Who is your biggest SEO influence?

It’s hard to say. Vanessa Fox gave me my first big speaking break on her 2009 SMX Advanced panel on demystifying multi-channel attribution. I pay a lot of attention to the folks at Distilled like Mike Pantoliano, Kate Morris, and John Doherty. And I love what Tom Critchlow has written about both the innovation process and project management. Jen Lopez oversees the best community in the biz, Joanna Lord is pioneering the interplay between paid and inbound marketing, and Adam Audette is one of the smartest, friendliest, and most helpful people doing SEO today.

Michael King‘s focus on users and persona development is legendary. So is Dan Shure‘s keen attention to the details of language that drive clicks. Justin Briggs and Ross Hudgens here in Seattle are two of the best link-builders I know. And no one presents a slideshow better than Rand, unless their name is Wil (sorry Rand!). And Susan Moskwa and Maile Ohye at Google deserve huge kudos for their webmaster outreach efforts, which have provided so much help to so many of us in the field.
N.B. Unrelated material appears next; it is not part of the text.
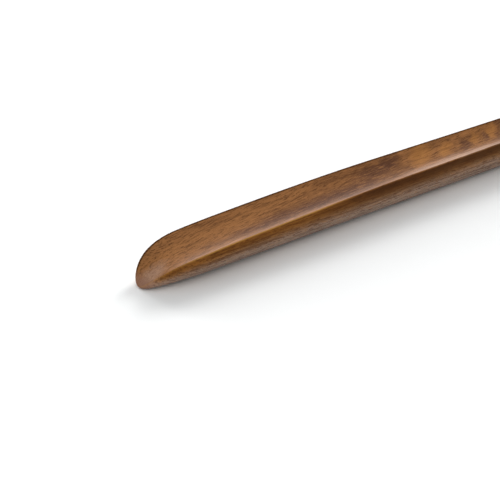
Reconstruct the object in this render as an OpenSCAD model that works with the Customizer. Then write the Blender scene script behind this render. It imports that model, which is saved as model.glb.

But the single person who influenced me the most is probably Peter Morville, who I probably walked past a million times in Ann Arbor, Michigan before finally meeting him in person at the IA Summit in 2010. Peter’s a wonderful person, a smart and funny visionary in the IA/UX field, and with Lou Rosenfeld wrote what essentially became the bible for an entirely new field and generation of information professionals. I probably wouldn’t be an SEO unless I’d read that book.

If you weren’t an SEO, what would you like to do?

I hear that sleeping at night is pretty good stuff. All the cool kids are doing it. So I might just have to try that sometime.